Over the past couple of years, director David O. Russell has become the name to go to for ensemble directing. He has directed Melissa Leo, Christian Bale and Jennifer Lawrence in Oscar winning performances and showed us that Robert DeNiro is not just a Focker.
After his hit last year with "Silver Linings Playbook," it's no wonder the buzz is surrounding him and his cast this year tackling the story concerning the FBI ABSCAM operation of the late 70s / early 80s in "American Hustle."
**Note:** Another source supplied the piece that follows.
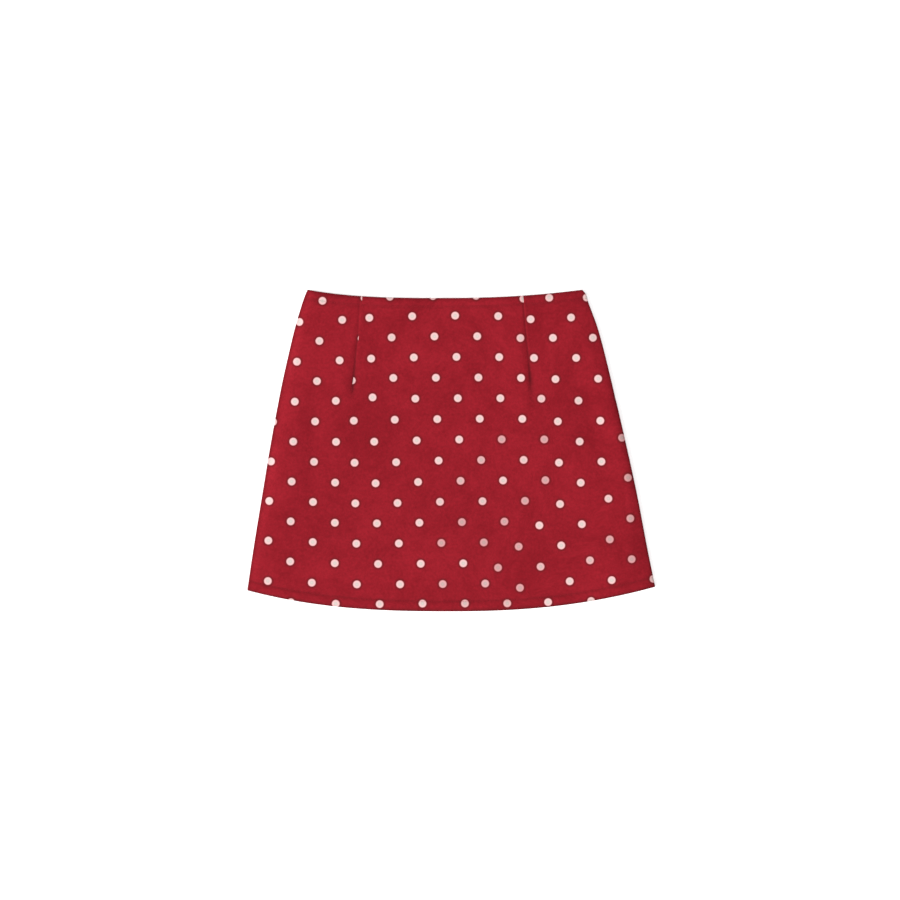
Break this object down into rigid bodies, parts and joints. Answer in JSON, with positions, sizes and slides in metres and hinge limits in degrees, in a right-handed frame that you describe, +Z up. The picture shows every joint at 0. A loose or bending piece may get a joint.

Using much of his own entourage that he's formed over the past couple of years, O. Russell uses them to tell the story of con artists Irving Rosenfeld, played to manic perfection by Christian Bale and Sydney Prosser, another brilliant performance from the under appreciated Amy Adams. Irving is married to the irritable and anxiety ridden Rosalyn, played with comedic confidence by the always enchanting Jennifer Lawrence. When Irving and Sydney fall in love and begin to con together, their act is interrupted when they are arrested by Richie DiMaso, played by Bradley Cooper.
In exchange for their release, DiMaso asks for their help in taking down four other con artists. Other key players who will become entangled in their web are Carmine Polito, an always pleasant Jeremy Renner, an FBI secretary, and Pete Musane, a mobster that Rosalyn befriends after an encounter with Sydney.
O. Russell has a great plot and a great cast here. However, what unravels in the 2 hours and 9 minutes that "Hustle" takes to play out feels slow and drawn out. Exciting moments pop up every now and again and the presence of Ms. Lawrence always instills more laughter, albeit with a reality show type of humor. Though many will continue to praise the film for its improvisational nature, it was more of a (plot) pacing issue than anything else that led to the film feeling as one of the more static films of the year.
Again, enough praise cannot be placed upon Mr. Bale and Ms. Lawrence, tackling roles each has not had the opportunity to approach before.
Though the film is no Argo, expect Oscar voters to throw nominations "Hustle's" way come January. Nonetheless, "Hustle" is not a bad film, not by far, but it is definitely one that can be equally enjoyed on the small screen rather than the big screen.
American Hustle is currently playing worldwide.